▶ **STATED GOAL**:
The data below holds the lines to copy: everything from the line containing "Recreate this object" to the line containing "CORNER_SEAM = 0.8", both ends included, set down exactly.

Records from a collection:
Begin

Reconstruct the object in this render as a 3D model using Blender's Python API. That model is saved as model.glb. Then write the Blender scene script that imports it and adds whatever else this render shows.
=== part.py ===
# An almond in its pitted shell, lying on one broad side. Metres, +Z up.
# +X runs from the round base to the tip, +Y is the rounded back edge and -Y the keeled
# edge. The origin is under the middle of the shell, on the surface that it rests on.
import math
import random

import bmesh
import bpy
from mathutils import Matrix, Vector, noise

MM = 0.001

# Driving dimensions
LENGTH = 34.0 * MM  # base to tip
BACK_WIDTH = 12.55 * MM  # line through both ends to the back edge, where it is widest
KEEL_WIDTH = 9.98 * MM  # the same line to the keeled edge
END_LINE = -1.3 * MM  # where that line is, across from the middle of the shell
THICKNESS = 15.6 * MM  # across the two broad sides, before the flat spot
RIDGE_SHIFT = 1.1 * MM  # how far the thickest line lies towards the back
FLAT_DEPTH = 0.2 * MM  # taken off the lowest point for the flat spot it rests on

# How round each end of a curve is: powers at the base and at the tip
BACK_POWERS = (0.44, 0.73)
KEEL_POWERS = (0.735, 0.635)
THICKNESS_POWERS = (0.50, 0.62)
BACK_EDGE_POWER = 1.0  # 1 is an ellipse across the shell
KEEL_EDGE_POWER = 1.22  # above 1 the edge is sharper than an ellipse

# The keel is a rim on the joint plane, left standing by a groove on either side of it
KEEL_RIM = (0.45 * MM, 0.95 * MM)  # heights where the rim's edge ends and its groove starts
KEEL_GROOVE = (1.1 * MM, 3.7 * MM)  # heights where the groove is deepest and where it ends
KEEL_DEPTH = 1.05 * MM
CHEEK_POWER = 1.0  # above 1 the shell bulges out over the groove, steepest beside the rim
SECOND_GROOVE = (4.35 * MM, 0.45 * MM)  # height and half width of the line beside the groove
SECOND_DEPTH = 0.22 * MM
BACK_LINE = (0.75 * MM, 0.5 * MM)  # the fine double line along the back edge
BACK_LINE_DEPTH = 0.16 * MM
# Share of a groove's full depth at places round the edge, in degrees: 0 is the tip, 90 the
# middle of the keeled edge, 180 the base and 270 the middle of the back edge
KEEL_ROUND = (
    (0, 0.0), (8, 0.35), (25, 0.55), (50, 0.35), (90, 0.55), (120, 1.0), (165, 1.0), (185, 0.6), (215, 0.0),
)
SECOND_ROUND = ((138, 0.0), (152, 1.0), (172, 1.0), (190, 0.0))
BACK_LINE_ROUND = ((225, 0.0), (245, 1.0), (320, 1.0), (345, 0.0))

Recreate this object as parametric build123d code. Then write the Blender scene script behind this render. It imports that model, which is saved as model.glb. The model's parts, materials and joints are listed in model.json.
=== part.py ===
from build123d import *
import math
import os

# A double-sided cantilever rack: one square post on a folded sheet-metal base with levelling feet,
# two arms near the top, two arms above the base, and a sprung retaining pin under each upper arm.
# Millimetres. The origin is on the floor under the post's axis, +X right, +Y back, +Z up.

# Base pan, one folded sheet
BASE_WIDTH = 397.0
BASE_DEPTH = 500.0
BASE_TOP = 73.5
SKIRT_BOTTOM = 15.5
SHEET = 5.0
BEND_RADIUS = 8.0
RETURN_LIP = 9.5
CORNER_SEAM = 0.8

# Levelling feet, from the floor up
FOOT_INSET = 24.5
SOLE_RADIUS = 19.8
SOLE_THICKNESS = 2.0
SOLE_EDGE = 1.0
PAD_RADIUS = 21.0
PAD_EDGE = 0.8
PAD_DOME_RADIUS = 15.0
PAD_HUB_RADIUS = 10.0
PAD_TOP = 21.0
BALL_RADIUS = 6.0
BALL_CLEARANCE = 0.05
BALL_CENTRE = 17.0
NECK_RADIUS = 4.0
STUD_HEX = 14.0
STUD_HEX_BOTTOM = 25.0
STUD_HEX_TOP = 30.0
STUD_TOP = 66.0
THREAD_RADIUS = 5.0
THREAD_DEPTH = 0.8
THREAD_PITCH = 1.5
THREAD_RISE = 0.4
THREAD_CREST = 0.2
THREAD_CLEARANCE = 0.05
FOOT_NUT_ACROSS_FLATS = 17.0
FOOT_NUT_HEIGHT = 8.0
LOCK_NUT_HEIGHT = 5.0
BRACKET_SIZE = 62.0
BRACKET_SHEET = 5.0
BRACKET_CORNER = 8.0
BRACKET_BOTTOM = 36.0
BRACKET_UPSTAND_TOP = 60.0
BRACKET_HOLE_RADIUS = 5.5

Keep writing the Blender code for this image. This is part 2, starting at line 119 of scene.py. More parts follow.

End

▶ **CORRECT RESULT**:
Recreate this object as parametric build123d code. Then write the Blender scene script behind this render. It imports that model, which is saved as model.glb. The model's parts, materials and joints are listed in model.json.
=== part.py ===
from build123d import *
import math
import os

# A double-sided cantilever rack: one square post on a folded sheet-metal base with levelling feet,
# two arms near the top, two arms above the base, and a sprung retaining pin under each upper arm.
# Millimetres. The origin is on the floor under the post's axis, +X right, +Y back, +Z up.

# Base pan, one folded sheet
BASE_WIDTH = 397.0
BASE_DEPTH = 500.0
BASE_TOP = 73.5
SKIRT_BOTTOM = 15.5
SHEET = 5.0
BEND_RADIUS = 8.0
RETURN_LIP = 9.5
CORNER_SEAM = 0.8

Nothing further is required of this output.